_GOAL_: Nothing but the lines from the one containing "Keep writing the" down to the one containing "EVEN_FIGURE = ((0, STRAW, 0.4), (76, STRAW, 0.4))", both included, should be echoed, and each exactly as it stands.

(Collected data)
--- Begin ---
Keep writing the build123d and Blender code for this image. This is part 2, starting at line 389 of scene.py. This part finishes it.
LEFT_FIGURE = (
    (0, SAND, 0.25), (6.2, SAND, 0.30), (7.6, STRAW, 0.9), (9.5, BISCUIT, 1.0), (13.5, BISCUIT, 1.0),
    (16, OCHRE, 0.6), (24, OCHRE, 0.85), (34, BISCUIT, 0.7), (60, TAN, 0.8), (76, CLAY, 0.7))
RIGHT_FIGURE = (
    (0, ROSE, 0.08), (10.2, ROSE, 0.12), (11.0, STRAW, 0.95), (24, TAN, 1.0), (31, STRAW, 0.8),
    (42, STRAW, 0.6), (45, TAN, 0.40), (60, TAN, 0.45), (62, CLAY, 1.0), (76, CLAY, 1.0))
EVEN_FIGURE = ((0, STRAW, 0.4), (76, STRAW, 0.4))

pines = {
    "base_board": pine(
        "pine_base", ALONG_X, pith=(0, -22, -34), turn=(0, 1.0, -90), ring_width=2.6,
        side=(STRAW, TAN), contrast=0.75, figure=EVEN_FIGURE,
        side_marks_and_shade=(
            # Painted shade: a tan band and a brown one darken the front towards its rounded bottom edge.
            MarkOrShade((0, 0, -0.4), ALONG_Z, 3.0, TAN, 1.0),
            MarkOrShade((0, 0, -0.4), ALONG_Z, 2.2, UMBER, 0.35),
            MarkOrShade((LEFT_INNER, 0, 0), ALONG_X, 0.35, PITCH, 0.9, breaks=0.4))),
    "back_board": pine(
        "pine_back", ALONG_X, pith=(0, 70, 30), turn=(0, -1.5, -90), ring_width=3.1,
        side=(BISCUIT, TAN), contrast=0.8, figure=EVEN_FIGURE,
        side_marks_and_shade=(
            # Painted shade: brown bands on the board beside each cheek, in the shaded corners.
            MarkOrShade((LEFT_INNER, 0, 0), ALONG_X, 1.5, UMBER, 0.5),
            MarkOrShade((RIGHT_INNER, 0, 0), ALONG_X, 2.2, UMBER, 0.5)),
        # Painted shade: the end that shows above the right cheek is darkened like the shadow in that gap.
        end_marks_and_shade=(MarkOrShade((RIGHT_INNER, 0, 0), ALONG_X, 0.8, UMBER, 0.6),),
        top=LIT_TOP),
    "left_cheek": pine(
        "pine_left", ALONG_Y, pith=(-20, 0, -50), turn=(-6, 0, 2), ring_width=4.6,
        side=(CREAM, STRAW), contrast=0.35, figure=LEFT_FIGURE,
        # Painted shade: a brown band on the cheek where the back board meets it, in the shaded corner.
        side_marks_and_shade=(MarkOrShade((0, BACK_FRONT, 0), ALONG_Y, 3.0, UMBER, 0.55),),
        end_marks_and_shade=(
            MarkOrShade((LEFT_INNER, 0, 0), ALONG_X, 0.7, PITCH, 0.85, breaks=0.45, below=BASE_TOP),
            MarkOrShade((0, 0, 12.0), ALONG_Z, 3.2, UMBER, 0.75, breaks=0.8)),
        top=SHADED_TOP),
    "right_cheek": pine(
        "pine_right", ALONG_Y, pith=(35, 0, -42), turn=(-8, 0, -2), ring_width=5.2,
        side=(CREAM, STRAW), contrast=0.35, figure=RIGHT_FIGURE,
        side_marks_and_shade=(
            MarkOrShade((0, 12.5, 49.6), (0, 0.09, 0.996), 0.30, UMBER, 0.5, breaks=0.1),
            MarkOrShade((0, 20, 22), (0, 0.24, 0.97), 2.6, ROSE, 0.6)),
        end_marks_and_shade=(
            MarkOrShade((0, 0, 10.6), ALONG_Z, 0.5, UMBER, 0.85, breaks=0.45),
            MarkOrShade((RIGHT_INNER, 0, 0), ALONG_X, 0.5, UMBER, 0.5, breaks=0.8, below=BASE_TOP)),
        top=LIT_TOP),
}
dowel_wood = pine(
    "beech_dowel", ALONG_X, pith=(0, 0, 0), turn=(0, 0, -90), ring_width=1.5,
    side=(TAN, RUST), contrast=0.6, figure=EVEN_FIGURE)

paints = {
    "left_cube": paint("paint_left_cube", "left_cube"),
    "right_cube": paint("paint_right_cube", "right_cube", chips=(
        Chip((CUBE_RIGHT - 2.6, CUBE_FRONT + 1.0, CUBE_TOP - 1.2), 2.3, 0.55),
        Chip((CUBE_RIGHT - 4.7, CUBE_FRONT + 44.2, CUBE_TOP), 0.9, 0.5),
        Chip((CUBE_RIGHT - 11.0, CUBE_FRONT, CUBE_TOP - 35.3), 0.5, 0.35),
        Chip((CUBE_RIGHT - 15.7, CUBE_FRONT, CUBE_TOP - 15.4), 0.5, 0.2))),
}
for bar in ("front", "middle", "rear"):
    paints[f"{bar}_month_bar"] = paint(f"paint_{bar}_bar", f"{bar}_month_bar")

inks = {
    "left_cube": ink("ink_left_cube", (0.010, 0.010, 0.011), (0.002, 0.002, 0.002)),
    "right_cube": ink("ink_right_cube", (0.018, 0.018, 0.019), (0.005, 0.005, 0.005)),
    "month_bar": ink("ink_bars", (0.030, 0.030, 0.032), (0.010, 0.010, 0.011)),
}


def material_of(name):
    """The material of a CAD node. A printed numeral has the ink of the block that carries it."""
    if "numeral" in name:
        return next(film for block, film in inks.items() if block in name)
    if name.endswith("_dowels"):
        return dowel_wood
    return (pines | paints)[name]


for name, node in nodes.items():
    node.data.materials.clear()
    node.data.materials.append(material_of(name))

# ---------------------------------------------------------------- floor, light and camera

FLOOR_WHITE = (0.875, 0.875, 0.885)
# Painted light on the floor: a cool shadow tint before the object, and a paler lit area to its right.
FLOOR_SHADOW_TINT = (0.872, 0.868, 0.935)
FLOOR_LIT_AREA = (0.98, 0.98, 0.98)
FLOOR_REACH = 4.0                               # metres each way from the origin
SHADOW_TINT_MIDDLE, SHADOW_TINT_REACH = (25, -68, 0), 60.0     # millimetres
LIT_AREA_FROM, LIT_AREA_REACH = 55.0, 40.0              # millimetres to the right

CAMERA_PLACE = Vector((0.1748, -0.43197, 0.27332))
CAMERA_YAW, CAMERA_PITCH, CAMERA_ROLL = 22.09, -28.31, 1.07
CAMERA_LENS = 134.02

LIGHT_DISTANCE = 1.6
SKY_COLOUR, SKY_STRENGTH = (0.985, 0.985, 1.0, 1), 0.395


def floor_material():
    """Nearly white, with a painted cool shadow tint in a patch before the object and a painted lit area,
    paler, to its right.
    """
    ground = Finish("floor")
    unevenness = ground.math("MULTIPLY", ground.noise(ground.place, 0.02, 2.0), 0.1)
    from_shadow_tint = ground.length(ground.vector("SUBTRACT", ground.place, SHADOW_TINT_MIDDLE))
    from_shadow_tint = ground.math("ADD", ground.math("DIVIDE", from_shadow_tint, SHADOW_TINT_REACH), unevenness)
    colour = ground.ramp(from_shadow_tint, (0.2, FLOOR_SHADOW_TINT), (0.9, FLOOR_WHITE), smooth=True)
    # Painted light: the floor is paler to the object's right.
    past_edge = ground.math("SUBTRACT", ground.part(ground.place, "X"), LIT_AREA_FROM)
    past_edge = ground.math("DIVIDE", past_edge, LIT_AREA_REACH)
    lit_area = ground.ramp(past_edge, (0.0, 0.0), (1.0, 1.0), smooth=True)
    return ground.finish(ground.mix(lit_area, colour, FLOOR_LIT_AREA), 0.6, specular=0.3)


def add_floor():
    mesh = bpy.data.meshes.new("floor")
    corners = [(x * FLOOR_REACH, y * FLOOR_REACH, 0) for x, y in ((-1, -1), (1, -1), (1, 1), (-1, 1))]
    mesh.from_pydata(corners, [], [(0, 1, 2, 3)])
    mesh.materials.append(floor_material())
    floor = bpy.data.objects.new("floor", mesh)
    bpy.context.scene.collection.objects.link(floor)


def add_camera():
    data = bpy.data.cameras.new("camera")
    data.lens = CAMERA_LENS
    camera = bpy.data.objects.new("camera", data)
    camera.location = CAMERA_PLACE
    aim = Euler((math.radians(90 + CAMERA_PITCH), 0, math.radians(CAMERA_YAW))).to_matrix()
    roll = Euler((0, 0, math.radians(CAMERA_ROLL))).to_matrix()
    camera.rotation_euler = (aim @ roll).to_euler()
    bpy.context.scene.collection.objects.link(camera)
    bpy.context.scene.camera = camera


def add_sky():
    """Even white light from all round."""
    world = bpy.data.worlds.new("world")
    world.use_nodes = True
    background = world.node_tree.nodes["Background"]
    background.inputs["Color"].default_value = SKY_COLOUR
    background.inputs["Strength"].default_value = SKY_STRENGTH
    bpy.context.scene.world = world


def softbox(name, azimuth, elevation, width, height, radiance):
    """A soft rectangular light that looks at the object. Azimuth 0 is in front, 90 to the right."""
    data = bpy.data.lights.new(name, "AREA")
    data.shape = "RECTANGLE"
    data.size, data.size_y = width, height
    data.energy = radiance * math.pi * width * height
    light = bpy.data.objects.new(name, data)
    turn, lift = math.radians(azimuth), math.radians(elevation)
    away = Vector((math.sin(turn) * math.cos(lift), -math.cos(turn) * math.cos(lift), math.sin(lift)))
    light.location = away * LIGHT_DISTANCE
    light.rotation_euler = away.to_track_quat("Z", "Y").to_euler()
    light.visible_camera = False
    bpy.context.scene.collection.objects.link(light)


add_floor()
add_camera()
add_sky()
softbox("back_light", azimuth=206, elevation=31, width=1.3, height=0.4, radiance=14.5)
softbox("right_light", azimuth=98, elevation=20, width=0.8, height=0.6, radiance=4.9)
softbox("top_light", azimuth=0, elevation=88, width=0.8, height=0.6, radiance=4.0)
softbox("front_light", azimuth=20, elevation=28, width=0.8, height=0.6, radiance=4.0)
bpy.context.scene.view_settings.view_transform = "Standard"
--- End ---
--- Begin ---
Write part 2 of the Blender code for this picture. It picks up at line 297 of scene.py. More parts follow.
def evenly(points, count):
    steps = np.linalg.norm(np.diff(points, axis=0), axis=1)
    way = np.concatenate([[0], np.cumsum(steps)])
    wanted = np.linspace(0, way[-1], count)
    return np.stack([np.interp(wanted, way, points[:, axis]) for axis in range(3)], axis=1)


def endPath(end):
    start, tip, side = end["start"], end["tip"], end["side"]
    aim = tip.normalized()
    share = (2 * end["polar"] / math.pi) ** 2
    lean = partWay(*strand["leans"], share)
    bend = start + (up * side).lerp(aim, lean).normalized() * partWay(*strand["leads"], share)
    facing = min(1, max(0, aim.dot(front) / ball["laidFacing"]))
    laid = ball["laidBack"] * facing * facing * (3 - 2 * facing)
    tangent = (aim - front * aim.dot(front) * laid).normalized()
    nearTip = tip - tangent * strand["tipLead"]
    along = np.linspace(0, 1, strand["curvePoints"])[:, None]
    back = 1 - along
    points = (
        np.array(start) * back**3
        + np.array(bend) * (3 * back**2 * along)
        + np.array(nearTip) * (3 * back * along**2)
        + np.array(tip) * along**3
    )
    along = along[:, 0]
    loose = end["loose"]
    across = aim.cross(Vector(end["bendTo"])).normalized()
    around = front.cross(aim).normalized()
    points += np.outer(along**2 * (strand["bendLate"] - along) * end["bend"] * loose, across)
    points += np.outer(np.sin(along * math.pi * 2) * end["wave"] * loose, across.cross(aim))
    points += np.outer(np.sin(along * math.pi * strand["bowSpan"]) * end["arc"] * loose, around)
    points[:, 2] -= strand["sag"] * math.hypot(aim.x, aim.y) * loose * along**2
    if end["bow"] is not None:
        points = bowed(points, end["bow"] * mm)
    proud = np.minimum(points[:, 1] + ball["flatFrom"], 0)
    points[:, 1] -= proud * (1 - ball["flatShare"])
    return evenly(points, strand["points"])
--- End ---
_FULL SOLUTION_:
Keep writing the build123d and Blender code for this image. This is part 2, starting at line 389 of scene.py. This part finishes it.
LEFT_FIGURE = (
    (0, SAND, 0.25), (6.2, SAND, 0.30), (7.6, STRAW, 0.9), (9.5, BISCUIT, 1.0), (13.5, BISCUIT, 1.0),
    (16, OCHRE, 0.6), (24, OCHRE, 0.85), (34, BISCUIT, 0.7), (60, TAN, 0.8), (76, CLAY, 0.7))
RIGHT_FIGURE = (
    (0, ROSE, 0.08), (10.2, ROSE, 0.12), (11.0, STRAW, 0.95), (24, TAN, 1.0), (31, STRAW, 0.8),
    (42, STRAW, 0.6), (45, TAN, 0.40), (60, TAN, 0.45), (62, CLAY, 1.0), (76, CLAY, 1.0))
EVEN_FIGURE = ((0, STRAW, 0.4), (76, STRAW, 0.4))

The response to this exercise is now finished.